# [WRITTEN REQUEST]
Restate the span of lines that starts with the line containing "rear_shell()" and ends with the line containing "zip(*points))), Vector(map(max, zip(*points)))", word for word, including both, with nothing else.
***** COLLECTED DATA *****
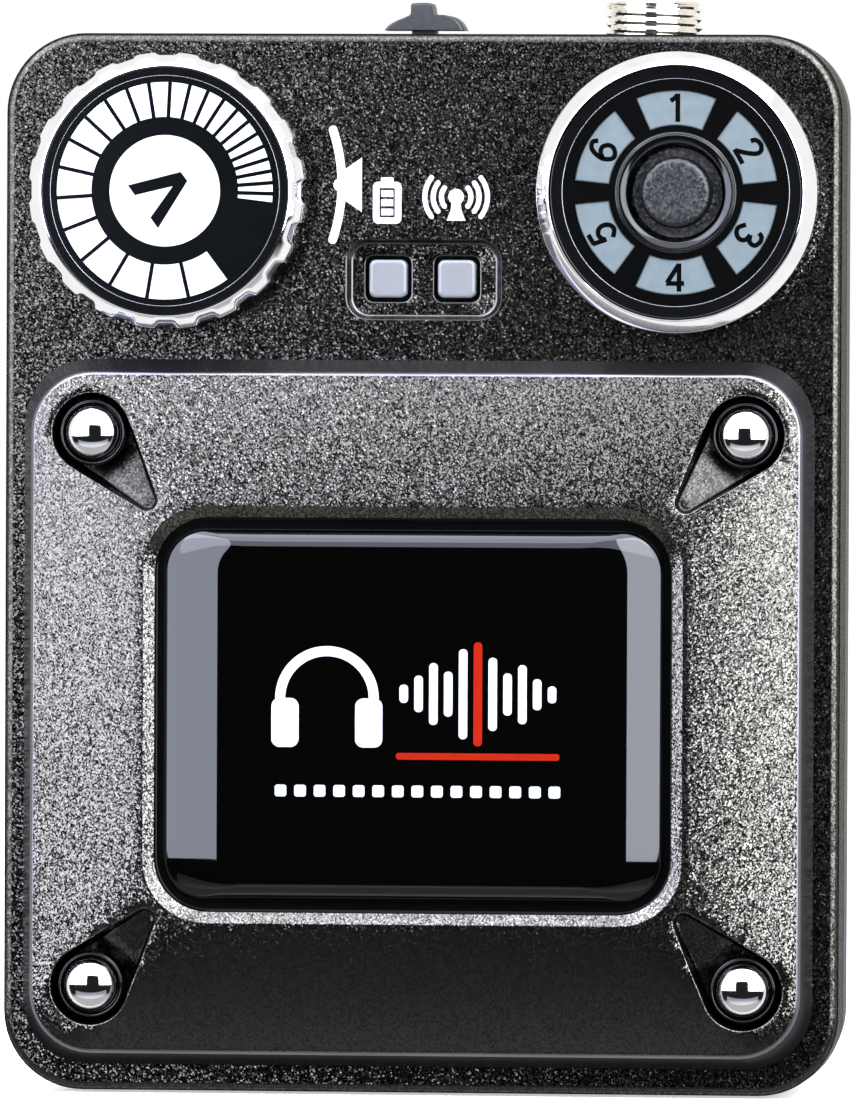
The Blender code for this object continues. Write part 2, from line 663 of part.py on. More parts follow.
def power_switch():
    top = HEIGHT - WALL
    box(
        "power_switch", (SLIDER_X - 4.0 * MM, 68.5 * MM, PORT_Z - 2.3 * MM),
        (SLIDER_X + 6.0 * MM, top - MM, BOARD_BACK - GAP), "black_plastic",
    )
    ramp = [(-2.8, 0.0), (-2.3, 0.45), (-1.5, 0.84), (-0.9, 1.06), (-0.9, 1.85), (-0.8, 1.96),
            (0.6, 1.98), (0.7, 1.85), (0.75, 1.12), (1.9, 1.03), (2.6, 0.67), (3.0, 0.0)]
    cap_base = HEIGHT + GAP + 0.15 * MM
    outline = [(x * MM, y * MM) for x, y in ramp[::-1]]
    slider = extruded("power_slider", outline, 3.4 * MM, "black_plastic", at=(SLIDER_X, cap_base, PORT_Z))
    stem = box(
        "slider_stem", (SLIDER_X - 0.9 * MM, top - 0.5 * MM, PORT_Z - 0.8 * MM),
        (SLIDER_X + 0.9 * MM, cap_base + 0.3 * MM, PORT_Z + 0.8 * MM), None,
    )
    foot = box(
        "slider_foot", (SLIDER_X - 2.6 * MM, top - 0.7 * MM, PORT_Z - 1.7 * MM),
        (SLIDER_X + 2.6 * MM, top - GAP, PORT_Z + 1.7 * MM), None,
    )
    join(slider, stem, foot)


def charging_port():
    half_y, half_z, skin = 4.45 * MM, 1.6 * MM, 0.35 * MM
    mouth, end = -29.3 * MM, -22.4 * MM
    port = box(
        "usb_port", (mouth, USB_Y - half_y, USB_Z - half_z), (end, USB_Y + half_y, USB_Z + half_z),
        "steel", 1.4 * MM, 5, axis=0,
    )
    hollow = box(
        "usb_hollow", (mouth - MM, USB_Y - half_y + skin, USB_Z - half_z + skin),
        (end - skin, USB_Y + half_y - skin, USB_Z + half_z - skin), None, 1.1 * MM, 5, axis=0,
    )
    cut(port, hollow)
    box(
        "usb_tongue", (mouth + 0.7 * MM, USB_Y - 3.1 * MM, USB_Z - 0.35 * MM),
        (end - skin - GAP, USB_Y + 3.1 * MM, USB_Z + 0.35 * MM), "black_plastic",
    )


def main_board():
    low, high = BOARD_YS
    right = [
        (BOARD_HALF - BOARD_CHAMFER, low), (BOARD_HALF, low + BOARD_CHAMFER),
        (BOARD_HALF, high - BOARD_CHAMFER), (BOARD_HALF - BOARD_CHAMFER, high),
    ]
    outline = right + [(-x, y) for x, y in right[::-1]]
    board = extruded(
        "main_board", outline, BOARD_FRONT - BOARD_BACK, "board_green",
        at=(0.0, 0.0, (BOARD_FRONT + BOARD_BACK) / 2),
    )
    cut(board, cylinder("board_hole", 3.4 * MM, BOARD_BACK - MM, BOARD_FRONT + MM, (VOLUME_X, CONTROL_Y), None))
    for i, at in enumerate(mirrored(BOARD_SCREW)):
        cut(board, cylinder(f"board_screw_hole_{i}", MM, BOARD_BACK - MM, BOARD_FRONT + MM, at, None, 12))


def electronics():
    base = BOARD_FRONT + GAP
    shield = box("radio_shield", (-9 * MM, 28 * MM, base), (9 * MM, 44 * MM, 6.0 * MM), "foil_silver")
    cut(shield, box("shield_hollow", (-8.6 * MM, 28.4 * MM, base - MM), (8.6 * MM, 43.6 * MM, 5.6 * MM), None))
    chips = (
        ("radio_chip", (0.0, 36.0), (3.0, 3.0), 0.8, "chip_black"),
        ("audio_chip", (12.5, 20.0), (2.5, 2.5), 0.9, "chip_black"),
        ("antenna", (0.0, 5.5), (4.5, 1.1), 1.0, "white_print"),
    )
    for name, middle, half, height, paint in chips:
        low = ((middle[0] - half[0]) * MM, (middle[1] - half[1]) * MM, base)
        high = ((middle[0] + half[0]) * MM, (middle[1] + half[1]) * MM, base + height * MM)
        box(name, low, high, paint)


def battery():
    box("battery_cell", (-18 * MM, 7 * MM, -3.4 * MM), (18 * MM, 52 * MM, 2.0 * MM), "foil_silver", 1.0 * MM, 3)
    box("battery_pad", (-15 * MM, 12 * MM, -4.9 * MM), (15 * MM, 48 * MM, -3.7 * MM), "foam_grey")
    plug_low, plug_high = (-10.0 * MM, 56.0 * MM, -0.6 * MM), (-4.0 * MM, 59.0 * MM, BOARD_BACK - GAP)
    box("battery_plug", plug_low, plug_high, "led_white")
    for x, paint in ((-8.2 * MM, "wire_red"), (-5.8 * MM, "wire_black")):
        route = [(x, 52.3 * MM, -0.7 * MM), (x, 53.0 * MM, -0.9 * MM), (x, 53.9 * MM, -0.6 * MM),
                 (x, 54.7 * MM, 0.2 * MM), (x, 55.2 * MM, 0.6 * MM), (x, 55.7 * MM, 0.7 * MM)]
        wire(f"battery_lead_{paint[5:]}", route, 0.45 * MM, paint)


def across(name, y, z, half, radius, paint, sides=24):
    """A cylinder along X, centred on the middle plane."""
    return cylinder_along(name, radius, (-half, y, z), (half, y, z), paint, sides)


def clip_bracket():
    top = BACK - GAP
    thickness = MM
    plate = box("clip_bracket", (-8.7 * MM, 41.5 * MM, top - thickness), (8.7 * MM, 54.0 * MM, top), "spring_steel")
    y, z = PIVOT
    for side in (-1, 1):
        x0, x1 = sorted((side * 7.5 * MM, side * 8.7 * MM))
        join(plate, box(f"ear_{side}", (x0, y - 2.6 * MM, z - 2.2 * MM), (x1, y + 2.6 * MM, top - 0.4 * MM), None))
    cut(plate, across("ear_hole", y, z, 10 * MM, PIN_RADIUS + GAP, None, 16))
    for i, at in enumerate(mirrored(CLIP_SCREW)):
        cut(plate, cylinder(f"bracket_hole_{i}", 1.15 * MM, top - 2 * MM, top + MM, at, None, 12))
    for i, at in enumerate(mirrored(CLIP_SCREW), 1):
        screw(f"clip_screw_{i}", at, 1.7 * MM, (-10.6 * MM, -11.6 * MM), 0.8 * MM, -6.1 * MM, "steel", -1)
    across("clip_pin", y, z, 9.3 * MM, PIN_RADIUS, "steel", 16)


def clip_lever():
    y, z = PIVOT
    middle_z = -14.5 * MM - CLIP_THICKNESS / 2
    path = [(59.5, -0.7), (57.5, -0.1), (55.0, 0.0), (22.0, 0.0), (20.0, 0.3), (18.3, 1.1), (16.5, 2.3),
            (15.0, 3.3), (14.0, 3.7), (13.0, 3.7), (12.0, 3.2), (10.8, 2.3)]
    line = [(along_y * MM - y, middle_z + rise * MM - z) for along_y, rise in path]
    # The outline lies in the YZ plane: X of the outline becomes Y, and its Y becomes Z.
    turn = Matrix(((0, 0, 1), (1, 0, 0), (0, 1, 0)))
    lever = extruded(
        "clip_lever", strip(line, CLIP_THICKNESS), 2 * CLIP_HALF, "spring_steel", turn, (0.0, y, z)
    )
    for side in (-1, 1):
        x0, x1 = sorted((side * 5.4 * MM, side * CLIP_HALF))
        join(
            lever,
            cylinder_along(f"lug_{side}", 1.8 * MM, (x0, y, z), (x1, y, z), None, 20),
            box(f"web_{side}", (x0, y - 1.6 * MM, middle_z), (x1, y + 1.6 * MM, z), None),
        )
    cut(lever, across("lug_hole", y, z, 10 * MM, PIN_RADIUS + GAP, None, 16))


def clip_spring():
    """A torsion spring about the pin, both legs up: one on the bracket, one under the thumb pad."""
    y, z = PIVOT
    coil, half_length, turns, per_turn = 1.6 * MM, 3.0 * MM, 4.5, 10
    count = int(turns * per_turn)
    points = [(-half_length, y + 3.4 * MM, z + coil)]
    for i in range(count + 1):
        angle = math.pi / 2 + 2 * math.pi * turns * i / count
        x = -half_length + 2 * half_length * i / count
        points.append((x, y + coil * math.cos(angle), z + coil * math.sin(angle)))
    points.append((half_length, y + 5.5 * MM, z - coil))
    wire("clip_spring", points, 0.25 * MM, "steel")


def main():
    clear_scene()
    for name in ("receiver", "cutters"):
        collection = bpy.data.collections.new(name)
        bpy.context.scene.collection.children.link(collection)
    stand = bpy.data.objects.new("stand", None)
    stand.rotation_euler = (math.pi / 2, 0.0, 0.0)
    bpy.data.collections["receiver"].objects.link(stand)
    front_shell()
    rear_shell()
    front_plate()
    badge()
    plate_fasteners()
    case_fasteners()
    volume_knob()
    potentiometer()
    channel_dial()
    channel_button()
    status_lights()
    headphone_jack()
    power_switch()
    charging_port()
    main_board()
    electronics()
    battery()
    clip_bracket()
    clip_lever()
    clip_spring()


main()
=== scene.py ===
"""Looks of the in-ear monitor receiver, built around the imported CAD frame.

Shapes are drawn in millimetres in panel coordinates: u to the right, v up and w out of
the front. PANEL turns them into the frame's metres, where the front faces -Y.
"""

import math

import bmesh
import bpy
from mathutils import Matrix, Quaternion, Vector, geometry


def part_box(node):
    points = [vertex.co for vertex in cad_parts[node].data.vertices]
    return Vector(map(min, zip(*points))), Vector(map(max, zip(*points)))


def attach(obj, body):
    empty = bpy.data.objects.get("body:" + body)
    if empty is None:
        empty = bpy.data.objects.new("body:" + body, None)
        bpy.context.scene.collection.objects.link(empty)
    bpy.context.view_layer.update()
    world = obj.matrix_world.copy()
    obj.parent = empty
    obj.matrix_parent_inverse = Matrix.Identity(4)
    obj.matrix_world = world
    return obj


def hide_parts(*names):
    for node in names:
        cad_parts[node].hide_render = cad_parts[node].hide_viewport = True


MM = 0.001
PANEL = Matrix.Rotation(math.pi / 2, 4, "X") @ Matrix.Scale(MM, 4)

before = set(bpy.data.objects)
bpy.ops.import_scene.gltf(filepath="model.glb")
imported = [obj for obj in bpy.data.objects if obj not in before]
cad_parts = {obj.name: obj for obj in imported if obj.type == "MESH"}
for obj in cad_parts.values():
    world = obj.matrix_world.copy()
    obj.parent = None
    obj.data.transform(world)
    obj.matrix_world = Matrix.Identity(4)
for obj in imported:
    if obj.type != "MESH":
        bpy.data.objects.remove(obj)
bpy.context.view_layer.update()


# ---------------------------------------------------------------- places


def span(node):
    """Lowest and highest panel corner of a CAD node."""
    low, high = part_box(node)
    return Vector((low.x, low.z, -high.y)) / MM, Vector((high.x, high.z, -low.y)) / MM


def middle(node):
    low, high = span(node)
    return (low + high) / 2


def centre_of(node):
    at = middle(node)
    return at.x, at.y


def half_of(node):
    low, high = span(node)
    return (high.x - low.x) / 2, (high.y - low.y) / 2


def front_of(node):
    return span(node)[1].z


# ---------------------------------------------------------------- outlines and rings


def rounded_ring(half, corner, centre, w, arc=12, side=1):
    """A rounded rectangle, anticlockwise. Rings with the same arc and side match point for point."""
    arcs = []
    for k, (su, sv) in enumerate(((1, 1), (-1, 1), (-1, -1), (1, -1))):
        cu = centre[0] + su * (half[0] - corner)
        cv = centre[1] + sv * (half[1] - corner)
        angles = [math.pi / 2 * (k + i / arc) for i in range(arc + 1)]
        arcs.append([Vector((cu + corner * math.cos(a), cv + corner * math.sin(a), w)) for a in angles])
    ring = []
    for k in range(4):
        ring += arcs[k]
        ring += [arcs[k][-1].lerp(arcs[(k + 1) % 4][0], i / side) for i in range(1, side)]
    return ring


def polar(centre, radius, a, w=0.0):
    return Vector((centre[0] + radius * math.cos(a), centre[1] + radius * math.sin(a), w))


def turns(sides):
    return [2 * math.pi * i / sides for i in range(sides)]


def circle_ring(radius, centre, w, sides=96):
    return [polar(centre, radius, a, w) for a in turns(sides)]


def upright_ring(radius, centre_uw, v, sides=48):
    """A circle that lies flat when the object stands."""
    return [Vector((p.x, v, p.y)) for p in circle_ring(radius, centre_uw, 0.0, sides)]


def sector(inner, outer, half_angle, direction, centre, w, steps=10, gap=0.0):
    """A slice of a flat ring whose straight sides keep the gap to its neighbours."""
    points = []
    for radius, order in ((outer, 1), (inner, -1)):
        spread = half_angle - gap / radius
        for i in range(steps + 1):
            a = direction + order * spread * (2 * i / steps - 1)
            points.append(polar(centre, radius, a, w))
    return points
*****
# [REPLY]
    rear_shell()
    front_plate()
    badge()
    plate_fasteners()
    case_fasteners()
    volume_knob()
    potentiometer()
    channel_dial()
    channel_button()
    status_lights()
    headphone_jack()
    power_switch()
    charging_port()
    main_board()
    electronics()
    battery()
    clip_bracket()
    clip_lever()
    clip_spring()


main()
=== scene.py ===
"""Looks of the in-ear monitor receiver, built around the imported CAD frame.

Shapes are drawn in millimetres in panel coordinates: u to the right, v up and w out of
the front. PANEL turns them into the frame's metres, where the front faces -Y.
"""

import math

import bmesh
import bpy
from mathutils import Matrix, Quaternion, Vector, geometry


def part_box(node):
    points = [vertex.co for vertex in cad_parts[node].data.vertices]
    return Vector(map(min, zip(*points))), Vector(map(max, zip(*points)))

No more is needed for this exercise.